After the appraiser inspects the property, they will compare the qualities of your home with other homes that have sold recently in the same neighborhood. These homes are called "comparables" and play a significant role in the appraisal process. Using industry guidelines, the appraiser will try to weigh the major components of these properties (i.e., design, square footage, number of rooms, lot size, age, etc.) to the components of your home to come up with an estimated value of your home. The appraiser adjusts the price of each comparable sale (up or down) depending on how it compares (better or worse) with your property.
As an additional check on the value of the property, the appraiser also estimates the replacement cost for the property. Replacement cost is determined by valuing an empty lot and estimating the cost to build a house of similar size and construction. Finally, the appraiser reduces this cost by an age factor to compensate for depreciation and deterioration.
If your home is for investment purposes, or is a multi-unit home, the appraiser will also consider the rental income that will be generated by the property to help determine the value.
Using these three different methods, an appraiser will frequently come up with slightly different values for the property. The appraiser uses judgment and experience to reconcile these differences and then assigns a final appraised value. The comparable sales approach is the most important valuation method in the appraisal because a property is worth only what a buyer is willing to pay and a seller is willing to accept.

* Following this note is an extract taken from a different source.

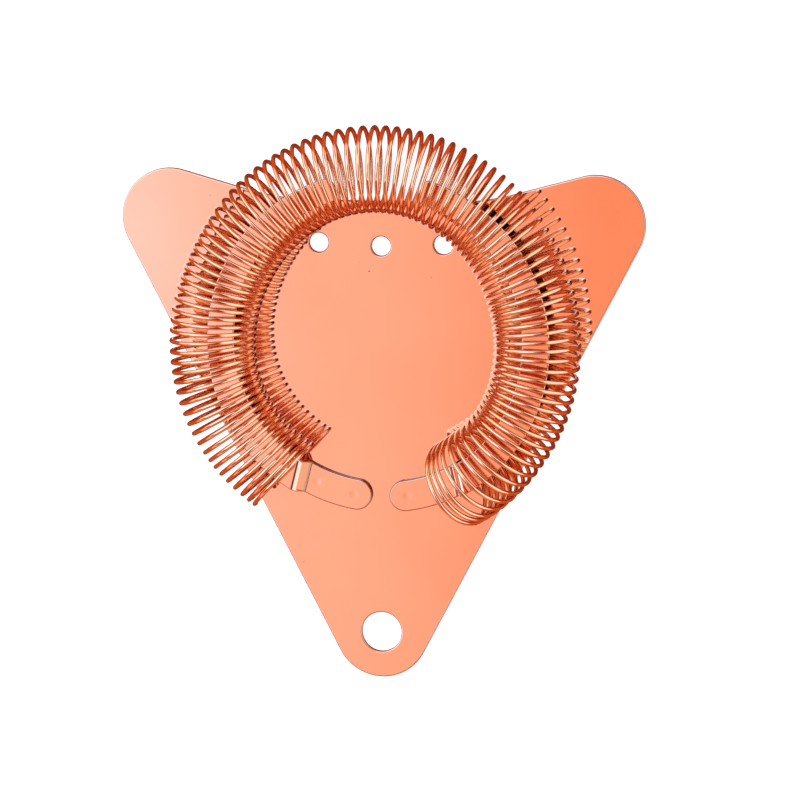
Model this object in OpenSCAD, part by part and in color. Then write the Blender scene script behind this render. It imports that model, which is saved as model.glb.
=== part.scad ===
// Hawthorne strainer: a flat three-cornered plate, two stepped arms spot-welded to its face,
// and one spring coil threaded on the arms.
// Millimetres. The origin is the centre of the ring of arms, on the plate's resting face.
// +Z is the coil's side, +Y is the front edge between the ears, and the tail points along -Y.
// Angles on the coil run clockwise from the front. Angles on an arm run from the tail line.

/* [Plate] */
// Width of the plate across its two ears
plate_w = 120; // [114:1:126]
// Thickness of the plate
plate_t = 1.2; // [0.8:0.1:2]
// Radius of each ear's round end
ear_r = 11.2; // [9:0.1:13]
// Distance of the ear centres ahead of the origin
ear_ahead = 27.6; // [26:0.1:30]
// Radius of the tail's round end
tail_r = 10.9; // [9:0.1:12]
// Distance of the tail's centre behind the origin
tail_behind = 67.2; // [60:0.1:75]
// Distance of the flat front edge ahead of the origin
front_ahead = 32.1; // [31:0.1:33]
// Slope of the front edge where it climbs to each ear, in degrees
front_slope = 15.5; // [13:0.5:18]
// Radius that blends the flat front edge into each slope
front_blend_r = 56; // [30:1:70]

/* [Holes in the plate] */
// Diameter of the hanging hole in the tail
hanging_hole_d = 9.2; // [6:0.1:12]
// Distance of the hanging hole behind the origin
hanging_hole_behind = 67.5; // [66:0.1:69]
// Diameter of the three drain holes
drain_hole_d = 4.4; // [3:0.1:6]
// Distance of the two outer drain holes from the centre line
drain_hole_aside = 14.3; // [10:0.1:18]
// Distance of the two outer drain holes ahead of the origin
drain_hole_ahead = 22.4; // [18:0.1:26]
// Distance of the middle drain hole ahead of the origin
middle_hole_ahead = 21.8; // [18:0.1:26]

/* [Arms] */
// Thickness of each arm
arm_t = 1; // [0.8:0.1:1.2]
// Outer radius of the arms
arm_outer_r = 39.3; // [39:0.1:40]
// Radius of the arms' inner edge
arm_inner_r = 33; // [32.5:0.1:33.5]
// Distance of the inner edge's centre ahead of the origin, which narrows the arms to the front
arm_inner_ahead = 0.8; // [0:0.1:1]
// Height of the raised arms' underside above the plate
arm_rise = 4.8; // [4.6:0.1:5]
// Angle of the middle of each tab's round end
tab_angle = 9; // [7:0.5:11]
// Angle at which the middle of each arm starts to step up
step_angle = 27.6; // [27:0.1:28]
// Angle by which the step's bends are turned back from a line through the origin
step_skew = 14; // [10:1:18]
// Steepness of the step
step_slope = 72; // [65:1:75]
// Inside radius of the step's two bends
bend_r = 0.6; // [0.4:0.1:0.8]
// Angle of each arm's free end
free_end_angle = 165; // [160:1:170]
// Radius of the free end's corners
free_end_corner_r = 2; // [0.5:0.1:2.4]

/* [Spot welds] */
// Diameter of each weld
weld_d = 3; // [2:0.1:4]
// Height of each weld, between the plate and the tab
weld_h = 0.12; // [0.05:0.01:0.2]
// Angle of the weld nearer the tail line
inner_weld_angle = 10; // [9:0.5:12]
// Angle of the weld nearer the step
outer_weld_angle = 24.5; // [22:0.5:26]

/* [Spring coil] */
// Diameter of the wire
wire_d = 1; // [0.8:0.05:1.1]
// Outside diameter of the coil's turns
coil_d = 19.7; // [19.4:0.1:20]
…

It is not uncommon for the appraised value of a property to be exactly the same as the amount stated on your sales contract. This is not a coincidence, nor does it question the competence of the appraiser. Your purchase contract is the most valid sales transaction there is. It represents what a buyer is willing to offer for the property and what the seller is willing to accept. Only when the comparable sales differ greatly from your sales contract will the appraised value be very different.